Não esqueçamos da nova Lei. Tudo indica que plano de gestão e projeto político-pedagógico serão entendidos como similares. Como instrumento de determinado mandato. De acordo com a Lei no. 16.088/2024, o projeto político-pedagógico será o principal instrumento de gestão de determinada equipe e não da escola. Logo, o projeto político-pedagógico não representará a expressão da autonomia da instituição com legitimidade administrativa na comunidade.
Por fim, a votação, quarta etapa do processo de seleção, será realizada no formato eletrônico, por meio de aplicativo criado para tal fim pela Seduc/RS. No entanto, o processo eleitoral ainda será regulamentado, por Portaria, a ser publicada em outubro. As normativas publicadas até agora não dizem do cálculo do resultado: será ele paritário? A acompanhar.
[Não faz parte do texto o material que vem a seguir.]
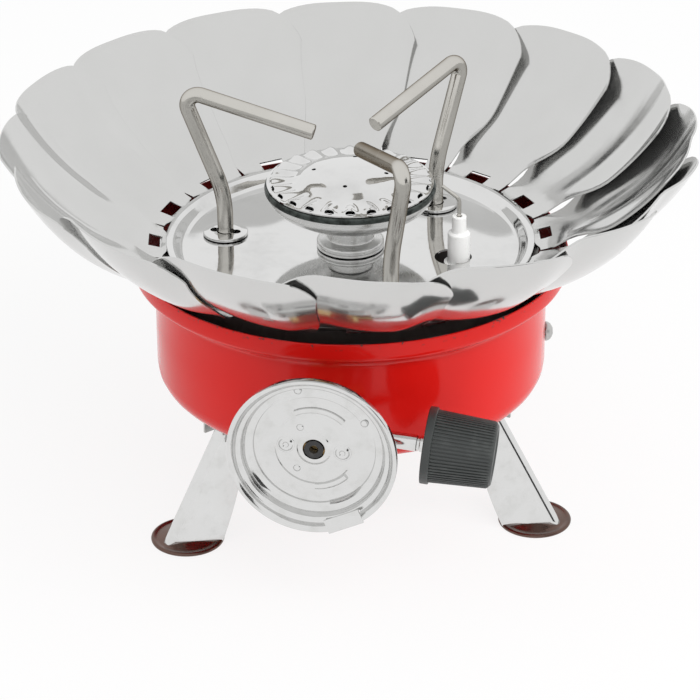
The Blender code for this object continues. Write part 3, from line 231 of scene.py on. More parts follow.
# %% [markdown]
# ## Working metals
# The rods are drawn wire, satin and a little warm, darker where they turn away from the eye, with the fine lines
# that drawing leaves. Brackets, clips and screws are plain steel, the drum is darkened as painted shade for the
# gaps where it shows, the feet are darkened to brown as a painted reflection of the bowl's shaded underside, the
# ring in the burner is blued by heat, and the jet parts are brass with the rings of the turning tool.

# %% Drawn wire
wire_steel = Finish("drawn_wire", (0.55, 0.535, 0.50), 1.0, 0.26, made_at=True, Specular_Tint=(0.20, 0.16, 0.12))
lines = wire_steel.cloud((2600.0, 2600.0, 90.0), detail=3.0)
spots = wire_steel.between(wire_steel.cloud(300.0, detail=4.0), 0.56, 0.74)
tone = wire_steel.cloud(70.0)
wire_steel.look(tone, (0.66, 0.645, 0.61), (0.52, 0.505, 0.47), 0.13 + lines * 0.10 + spots * 0.14)
wire_steel.bump((lines, 0.22, 0.00005), (spots, 0.10, 0.00003))

# %% Plain steel of hidden fittings
plain_steel = Finish("plain_steel", (0.58, 0.58, 0.57), 1.0, 0.34)
film = plain_steel.cloud(180.0, detail=5.0, roughness=0.6)
plain_steel.look(film, (0.62, 0.62, 0.61), (0.47, 0.465, 0.45), 0.24 + film * 0.22)
plain_steel.bump((film, 0.15, 0.00004))

# %% Drum steel darkened as painted shade for the gaps where the drum shows
sooty_steel = Finish("sooty_steel", (0.14, 0.135, 0.13), 0.8, 0.5)
drum_mottle = sooty_steel.cloud(150.0, detail=5.0, roughness=0.6)
sooty_steel.look(drum_mottle, (0.20, 0.19, 0.18), (0.08, 0.075, 0.07), 0.38 + drum_mottle * 0.25)
sooty_steel.bump((drum_mottle, 0.2, 0.00004))

# %% Feet: steel darkened to brown, a painted reflection of the bowl's shaded underside
browned_steel = Finish("browned_steel", (0.14, 0.09, 0.075), 0.95, 0.16)
foot_mottle = browned_steel.cloud(120.0, detail=4.0)
browned_steel.look(foot_mottle, (0.17, 0.105, 0.085), (0.10, 0.065, 0.055), 0.13 + foot_mottle * 0.14)
browned_steel.bump((browned_steel.cloud(320.0, detail=2.0), 0.15, 0.00006))

# %% Heat-blued ring
blued_steel = Finish("heat_blued_steel", (0.055, 0.065, 0.06), 0.75, 0.46)
soot = blued_steel.between(blued_steel.cloud(260.0, detail=5.0, roughness=0.65), 0.42, 0.66)
blued_steel.look(soot, (0.075, 0.088, 0.082), (0.028, 0.032, 0.030), 0.36 + soot * 0.3)
blued_steel.bump((blued_steel.cloud(900.0, detail=2.0), 0.25, 0.00005))

# %% Turned brass
turned_brass = Finish("turned_brass", (0.72, 0.52, 0.24), 1.0, 0.24)
dull = turned_brass.cloud(210.0, detail=4.0)
turned_brass.look(dull, (0.78, 0.58, 0.28), (0.55, 0.38, 0.17), 0.16 + dull * 0.2)
turned_brass.bump((turned_brass.cloud((200.0, 200.0, 4200.0)), 0.12, 0.00003))
print("wire, plain, sooty, browned and blued steel, and brass")

# %% [markdown]
# ## What isn't metal
# The spark electrode stands in white glazed ceramic, the knob is moulded from charcoal plastic with the fine
# grain of its mould, and the seal and the lead are black rubber.

# %% Ceramic
glazed_ceramic = Finish("white_ceramic_glaze", (0.88, 0.875, 0.855), 0.0, 0.22, Coat_Weight=0.2)
fleck = glazed_ceramic.between(glazed_ceramic.cloud(1500.0, detail=1.0), 0.68, 0.74)
blush = glazed_ceramic.cloud(140.0)
glaze = glazed_ceramic.blend(blush, (1.0, 1.0, 0.99), (0.96, 0.955, 0.94))
glazed_ceramic.look(fleck * 0.35, glaze, (0.68, 0.64, 0.58), 0.18 + blush * 0.12)
glazed_ceramic.bump((glazed_ceramic.cloud(700.0, detail=1.0), 0.06, 0.00004))

# %% Knob plastic
knob_plastic = Finish("charcoal_knob_plastic", (0.036, 0.046, 0.046), 0.0, 0.42, made_at=True)
pits = knob_plastic.cloud(2600.0, detail=2.0)
rubbed = knob_plastic.between(knob_plastic.cloud(190.0, detail=4.0), 0.50, 0.74)
knob_plastic.look(rubbed, (0.036, 0.040, 0.039), (0.060, 0.065, 0.063), 0.36 + rubbed * 0.14 + pits * 0.06)
knob_plastic.bump((pits, 0.22, 0.00003))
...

Com uma concepção restrita de educação, mantém-se a eleição de diretores no esvaziamento de uma cultura escolar mais democrática. Por enquanto, um “novo modelo de governança” que se utiliza do termo “gestão democrática” para aplicar algo que já vem estruturado em modelos antigos, sob uma nova configuração, ainda fortemente ligada ao modelo empresarial. Esse “novo modelo” pode implicar em pouca participação das comunidades nos processos decisórios, mascarando tensões, dissensos e disputas em torno de diferentes projetos de educação e sociedade.